__WORK TO BE COMPLETED__: Return all lines below containing the word "This".

__RECORDS PROVIDED__:

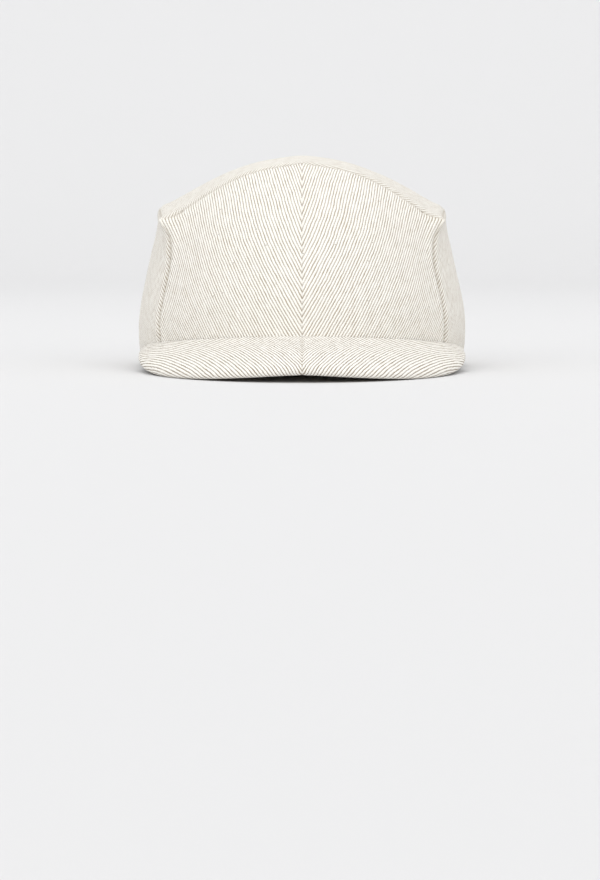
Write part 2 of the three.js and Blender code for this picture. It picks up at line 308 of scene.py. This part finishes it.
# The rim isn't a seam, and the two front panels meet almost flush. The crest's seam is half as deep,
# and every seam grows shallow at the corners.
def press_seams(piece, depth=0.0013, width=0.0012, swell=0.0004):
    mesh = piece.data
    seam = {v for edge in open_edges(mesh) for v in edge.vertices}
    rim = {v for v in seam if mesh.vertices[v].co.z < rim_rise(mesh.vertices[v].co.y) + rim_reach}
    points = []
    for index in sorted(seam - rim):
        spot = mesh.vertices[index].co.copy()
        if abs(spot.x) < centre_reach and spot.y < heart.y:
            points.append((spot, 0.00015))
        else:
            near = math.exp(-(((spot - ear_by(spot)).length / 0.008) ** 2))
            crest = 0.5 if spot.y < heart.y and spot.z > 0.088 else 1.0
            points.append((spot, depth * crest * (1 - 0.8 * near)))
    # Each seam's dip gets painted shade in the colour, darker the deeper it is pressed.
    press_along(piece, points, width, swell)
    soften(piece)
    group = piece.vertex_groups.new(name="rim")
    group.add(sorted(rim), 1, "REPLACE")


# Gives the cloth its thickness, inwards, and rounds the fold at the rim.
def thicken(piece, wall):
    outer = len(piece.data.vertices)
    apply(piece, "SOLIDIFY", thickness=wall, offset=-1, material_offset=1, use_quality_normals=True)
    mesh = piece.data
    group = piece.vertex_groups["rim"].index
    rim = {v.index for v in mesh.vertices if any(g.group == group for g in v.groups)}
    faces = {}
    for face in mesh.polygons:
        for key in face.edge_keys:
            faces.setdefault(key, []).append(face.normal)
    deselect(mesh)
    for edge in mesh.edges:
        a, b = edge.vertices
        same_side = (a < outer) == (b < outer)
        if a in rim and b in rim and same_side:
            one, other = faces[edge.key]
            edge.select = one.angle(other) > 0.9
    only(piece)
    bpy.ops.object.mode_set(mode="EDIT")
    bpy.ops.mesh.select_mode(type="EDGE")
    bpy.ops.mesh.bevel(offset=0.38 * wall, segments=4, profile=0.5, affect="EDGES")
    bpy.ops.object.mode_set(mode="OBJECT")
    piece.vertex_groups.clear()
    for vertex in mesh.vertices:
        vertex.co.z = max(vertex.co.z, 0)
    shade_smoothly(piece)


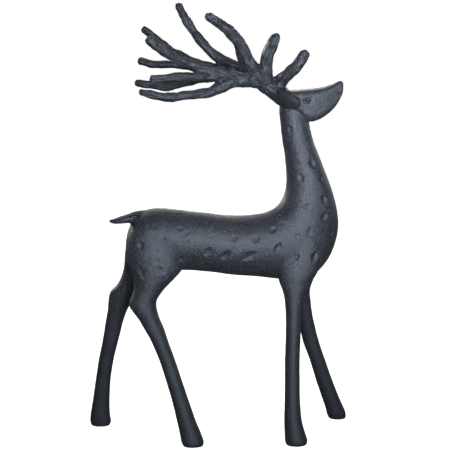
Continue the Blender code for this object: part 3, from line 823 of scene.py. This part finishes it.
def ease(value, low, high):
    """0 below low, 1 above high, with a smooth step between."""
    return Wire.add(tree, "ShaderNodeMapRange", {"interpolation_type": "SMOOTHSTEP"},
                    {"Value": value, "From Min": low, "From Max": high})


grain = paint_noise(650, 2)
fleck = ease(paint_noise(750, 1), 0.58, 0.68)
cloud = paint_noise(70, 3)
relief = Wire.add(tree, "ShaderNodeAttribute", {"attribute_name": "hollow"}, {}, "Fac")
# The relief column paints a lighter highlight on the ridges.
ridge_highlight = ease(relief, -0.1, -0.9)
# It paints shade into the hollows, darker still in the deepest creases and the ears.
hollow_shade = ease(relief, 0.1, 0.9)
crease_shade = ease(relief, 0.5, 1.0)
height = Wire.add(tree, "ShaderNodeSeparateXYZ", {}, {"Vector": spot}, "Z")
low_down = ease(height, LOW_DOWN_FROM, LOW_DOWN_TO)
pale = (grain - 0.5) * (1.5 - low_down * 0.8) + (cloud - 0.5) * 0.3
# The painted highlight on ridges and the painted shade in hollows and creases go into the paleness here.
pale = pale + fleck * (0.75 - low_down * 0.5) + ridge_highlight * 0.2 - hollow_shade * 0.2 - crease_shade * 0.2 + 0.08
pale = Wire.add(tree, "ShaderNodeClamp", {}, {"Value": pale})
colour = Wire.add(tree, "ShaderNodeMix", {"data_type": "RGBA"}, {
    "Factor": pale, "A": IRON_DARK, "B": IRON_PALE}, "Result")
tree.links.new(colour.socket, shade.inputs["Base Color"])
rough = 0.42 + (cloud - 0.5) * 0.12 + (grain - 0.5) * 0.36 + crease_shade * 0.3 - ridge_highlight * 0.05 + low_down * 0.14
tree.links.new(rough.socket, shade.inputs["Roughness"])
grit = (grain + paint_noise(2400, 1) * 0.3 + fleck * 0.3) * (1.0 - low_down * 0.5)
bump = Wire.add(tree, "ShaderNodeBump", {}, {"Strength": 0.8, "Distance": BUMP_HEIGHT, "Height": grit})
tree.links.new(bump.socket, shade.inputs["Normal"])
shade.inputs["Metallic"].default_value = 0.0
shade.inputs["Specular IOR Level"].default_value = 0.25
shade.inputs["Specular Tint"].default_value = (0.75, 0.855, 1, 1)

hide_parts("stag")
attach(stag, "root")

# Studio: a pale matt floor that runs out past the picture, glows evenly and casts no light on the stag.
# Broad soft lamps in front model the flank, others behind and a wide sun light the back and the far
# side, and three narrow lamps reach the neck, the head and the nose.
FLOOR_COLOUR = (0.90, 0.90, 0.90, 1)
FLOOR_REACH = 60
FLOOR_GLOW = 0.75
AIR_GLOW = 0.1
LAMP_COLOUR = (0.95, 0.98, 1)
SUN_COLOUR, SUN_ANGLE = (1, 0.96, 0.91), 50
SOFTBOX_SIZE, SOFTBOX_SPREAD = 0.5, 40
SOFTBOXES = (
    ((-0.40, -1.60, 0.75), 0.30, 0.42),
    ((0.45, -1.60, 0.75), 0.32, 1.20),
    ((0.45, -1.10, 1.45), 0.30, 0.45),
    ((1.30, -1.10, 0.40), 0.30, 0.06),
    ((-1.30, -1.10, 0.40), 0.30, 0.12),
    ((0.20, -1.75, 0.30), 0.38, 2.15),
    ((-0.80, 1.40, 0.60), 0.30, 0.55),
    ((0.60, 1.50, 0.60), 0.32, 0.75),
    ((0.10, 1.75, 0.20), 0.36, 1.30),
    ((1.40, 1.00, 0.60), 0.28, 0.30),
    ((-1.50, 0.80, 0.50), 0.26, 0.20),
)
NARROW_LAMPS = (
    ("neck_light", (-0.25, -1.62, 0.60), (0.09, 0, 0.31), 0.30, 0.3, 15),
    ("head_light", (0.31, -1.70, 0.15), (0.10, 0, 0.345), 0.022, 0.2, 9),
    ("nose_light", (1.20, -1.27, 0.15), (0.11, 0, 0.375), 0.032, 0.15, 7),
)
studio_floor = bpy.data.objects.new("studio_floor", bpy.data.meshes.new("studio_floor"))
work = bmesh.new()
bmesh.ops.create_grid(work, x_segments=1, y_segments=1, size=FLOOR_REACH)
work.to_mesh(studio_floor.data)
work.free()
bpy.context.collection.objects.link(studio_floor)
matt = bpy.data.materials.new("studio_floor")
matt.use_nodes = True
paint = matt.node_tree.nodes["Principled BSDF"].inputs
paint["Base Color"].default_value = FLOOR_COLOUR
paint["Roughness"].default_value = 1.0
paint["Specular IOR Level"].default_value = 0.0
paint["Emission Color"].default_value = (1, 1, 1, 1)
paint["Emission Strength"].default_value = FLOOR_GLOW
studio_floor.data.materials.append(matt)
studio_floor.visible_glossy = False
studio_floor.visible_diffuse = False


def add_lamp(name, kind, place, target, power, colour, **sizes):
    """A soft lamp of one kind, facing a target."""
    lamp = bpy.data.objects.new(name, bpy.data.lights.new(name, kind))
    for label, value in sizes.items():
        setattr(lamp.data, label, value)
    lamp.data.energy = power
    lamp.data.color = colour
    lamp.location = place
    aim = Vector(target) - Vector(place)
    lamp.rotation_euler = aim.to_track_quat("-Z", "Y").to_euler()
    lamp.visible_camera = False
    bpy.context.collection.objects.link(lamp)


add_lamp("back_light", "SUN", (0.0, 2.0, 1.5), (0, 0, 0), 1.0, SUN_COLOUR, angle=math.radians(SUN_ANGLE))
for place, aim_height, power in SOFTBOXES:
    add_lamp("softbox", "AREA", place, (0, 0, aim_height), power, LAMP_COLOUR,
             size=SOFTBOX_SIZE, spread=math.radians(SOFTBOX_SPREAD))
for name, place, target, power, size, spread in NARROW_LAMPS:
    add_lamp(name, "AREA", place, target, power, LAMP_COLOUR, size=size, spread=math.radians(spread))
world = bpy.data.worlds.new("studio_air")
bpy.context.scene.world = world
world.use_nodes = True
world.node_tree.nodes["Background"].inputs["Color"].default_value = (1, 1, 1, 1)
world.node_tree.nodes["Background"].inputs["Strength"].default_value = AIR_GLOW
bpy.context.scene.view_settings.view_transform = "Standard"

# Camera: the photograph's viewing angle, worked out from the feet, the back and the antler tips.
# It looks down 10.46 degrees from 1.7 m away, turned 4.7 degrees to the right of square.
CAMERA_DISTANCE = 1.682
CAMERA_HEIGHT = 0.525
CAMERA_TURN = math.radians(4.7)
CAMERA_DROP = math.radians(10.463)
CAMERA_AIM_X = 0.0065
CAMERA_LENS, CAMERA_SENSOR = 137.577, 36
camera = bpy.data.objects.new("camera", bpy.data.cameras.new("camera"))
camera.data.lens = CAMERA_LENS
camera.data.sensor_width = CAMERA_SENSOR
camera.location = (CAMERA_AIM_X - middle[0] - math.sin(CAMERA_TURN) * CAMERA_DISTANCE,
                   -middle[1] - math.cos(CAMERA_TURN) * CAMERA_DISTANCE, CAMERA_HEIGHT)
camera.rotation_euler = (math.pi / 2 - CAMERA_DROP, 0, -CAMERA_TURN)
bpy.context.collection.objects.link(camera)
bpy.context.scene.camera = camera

__RESULT__:
Write part 2 of the three.js and Blender code for this picture. It picks up at line 308 of scene.py. This part finishes it.
Continue the Blender code for this object: part 3, from line 823 of scene.py. This part finishes it.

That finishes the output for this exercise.